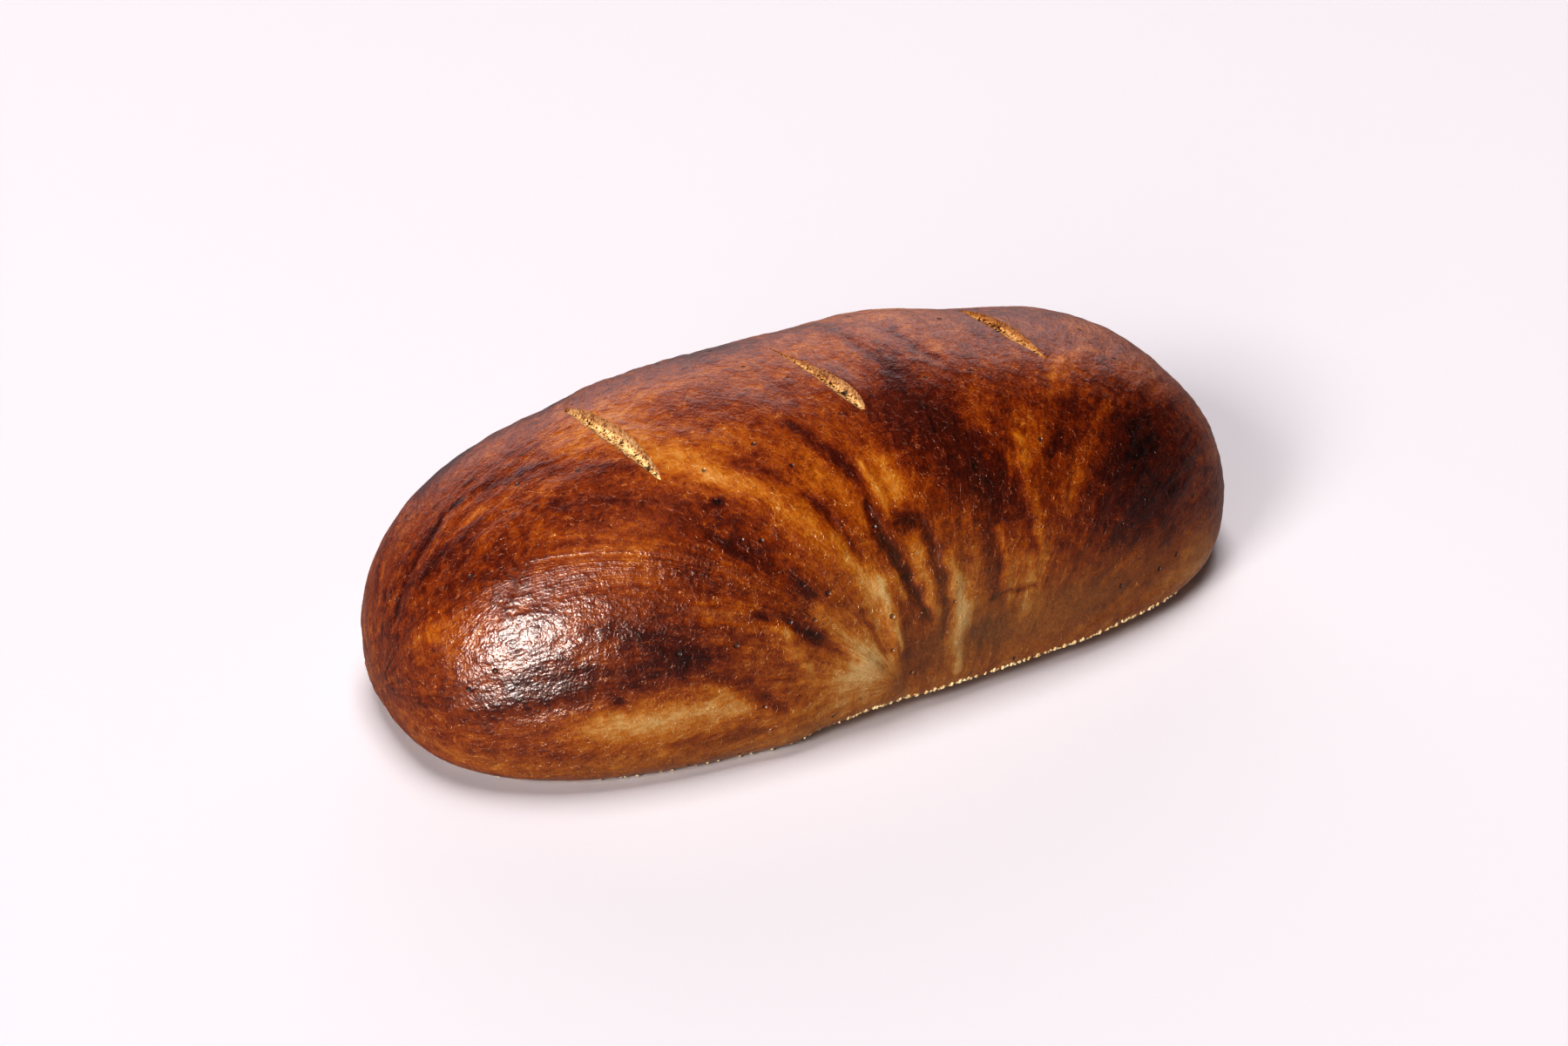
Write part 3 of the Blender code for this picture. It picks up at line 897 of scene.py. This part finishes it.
# The room: dim, with a bright card low behind the loaf and a faint glow from below the horizon
room_colour = linear(250, 242, 246)
room_glow = 0.03
card_direction = (0.32, 0.947, 0.0)
card_edge = (0.66, 0.96)
card_glow = 2.2
horizon = (-0.03, 0.03)
below_glow = 0.32
world = bpy.data.worlds.new("studio")
world.use_nodes = True
start = Wire(world.node_tree)
direction = start.node("ShaderNodeTexCoord")
towards_card = {0: direction, 1: card_direction}
card = start.node("ShaderNodeVectorMath", {"operation": "DOT_PRODUCT"}, towards_card, out=1)
above = start.node("ShaderNodeSeparateXYZ", sockets={0: direction}, out=2).between(*horizon)
glow = room_glow + card.between(*card_edge) * above * card_glow + (1 - above) * below_glow
background = world.node_tree.nodes["Background"]
background.inputs[0].default_value = (*room_colour, 1)
world.node_tree.links.new(glow.socket, background.inputs[1])
bpy.context.scene.world = world

light_distance = 9.0
soft_white = (1.0, 0.985, 0.98)
warm_white = (1.0, 0.93, 0.87)


def softbox(name, turn, rise, size, power, colour, gives):
    """A square light that faces the loaf, and gives either the glint on the crust or all the rest.

    It is turned to the right of the loaf's front and raised over the floor, both in degrees.
    """
    turn, rise = math.radians(turn), math.radians(rise)
    level = math.cos(rise)
    direction = Vector((math.sin(turn) * level, -math.cos(turn) * level, math.sin(rise)))
    data = bpy.data.lights.new(name, "AREA")
    data.size = size
    data.energy = power
    data.color = colour
    lamp = bpy.data.objects.new(name, data)
    lamp.visible_glossy = gives == "glint"
    lamp.visible_diffuse = gives == "light"
    lamp.location = camera_aim + direction * light_distance
    lamp.rotation_mode = "QUATERNION"
    lamp.rotation_quaternion = (-direction).to_track_quat("-Z", "Y")
    bpy.context.scene.collection.objects.link(lamp)


softbox("key", turn=-66, rise=32, size=2.6, power=620, colour=soft_white, gives="light")
softbox("fill", turn=168, rise=85, size=4.4, power=760, colour=soft_white, gives="light")
softbox("key_glint", turn=-50, rise=19, size=3.5, power=5600, colour=warm_white, gives="glint")

bpy.context.scene.view_settings.view_transform = "Standard"
bpy.context.scene.view_settings.gamma = 0.8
=======
▸ **EXERCISE**:
All the data must be duplicated exactly, with nothing added or removed.

▸ **SOLUTION**:
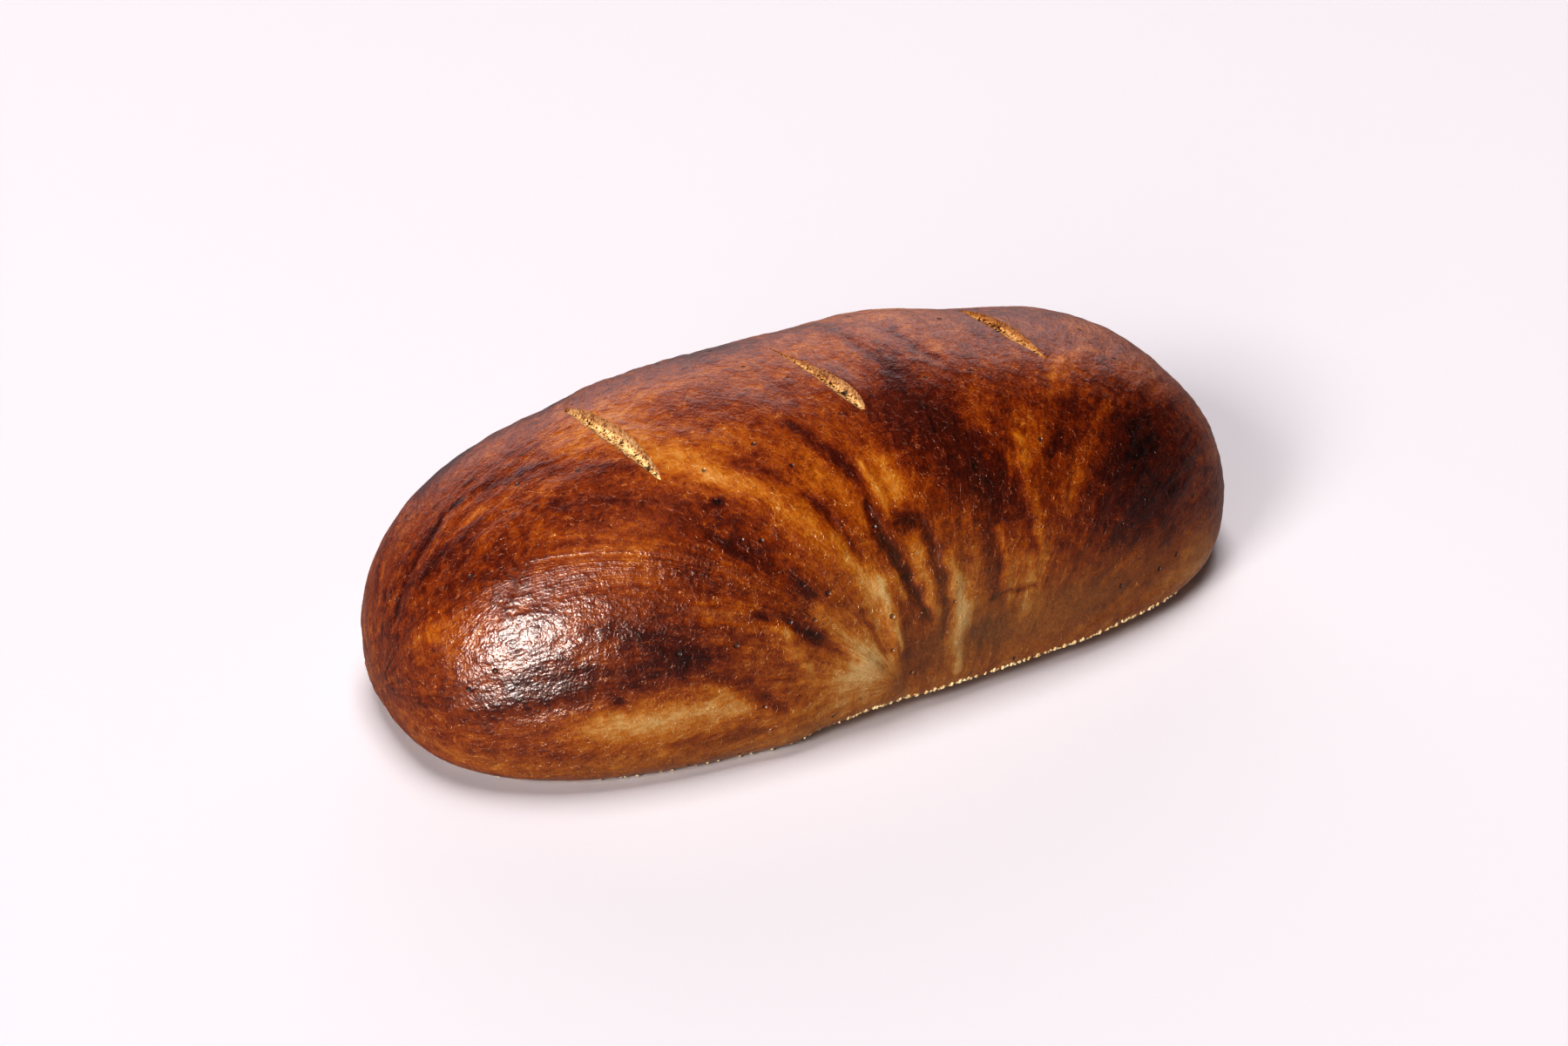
Write part 3 of the Blender code for this picture. It picks up at line 897 of scene.py. This part finishes it.
# The room: dim, with a bright card low behind the loaf and a faint glow from below the horizon
room_colour = linear(250, 242, 246)
room_glow = 0.03
card_direction = (0.32, 0.947, 0.0)
card_edge = (0.66, 0.96)
card_glow = 2.2
horizon = (-0.03, 0.03)
below_glow = 0.32
world = bpy.data.worlds.new("studio")
world.use_nodes = True
start = Wire(world.node_tree)
direction = start.node("ShaderNodeTexCoord")
towards_card = {0: direction, 1: card_direction}
card = start.node("ShaderNodeVectorMath", {"operation": "DOT_PRODUCT"}, towards_card, out=1)
above = start.node("ShaderNodeSeparateXYZ", sockets={0: direction}, out=2).between(*horizon)
glow = room_glow + card.between(*card_edge) * above * card_glow + (1 - above) * below_glow
background = world.node_tree.nodes["Background"]
background.inputs[0].default_value = (*room_colour, 1)
world.node_tree.links.new(glow.socket, background.inputs[1])
bpy.context.scene.world = world

light_distance = 9.0
soft_white = (1.0, 0.985, 0.98)
warm_white = (1.0, 0.93, 0.87)


def softbox(name, turn, rise, size, power, colour, gives):
    """A square light that faces the loaf, and gives either the glint on the crust or all the rest.

    It is turned to the right of the loaf's front and raised over the floor, both in degrees.
    """
    turn, rise = math.radians(turn), math.radians(rise)
    level = math.cos(rise)
    direction = Vector((math.sin(turn) * level, -math.cos(turn) * level, math.sin(rise)))
    data = bpy.data.lights.new(name, "AREA")
    data.size = size
    data.energy = power
    data.color = colour
    lamp = bpy.data.objects.new(name, data)
    lamp.visible_glossy = gives == "glint"
    lamp.visible_diffuse = gives == "light"
    lamp.location = camera_aim + direction * light_distance
    lamp.rotation_mode = "QUATERNION"
    lamp.rotation_quaternion = (-direction).to_track_quat("-Z", "Y")
    bpy.context.scene.collection.objects.link(lamp)


softbox("key", turn=-66, rise=32, size=2.6, power=620, colour=soft_white, gives="light")
softbox("fill", turn=168, rise=85, size=4.4, power=760, colour=soft_white, gives="light")
softbox("key_glint", turn=-50, rise=19, size=3.5, power=5600, colour=warm_white, gives="glint")

bpy.context.scene.view_settings.view_transform = "Standard"
bpy.context.scene.view_settings.gamma = 0.8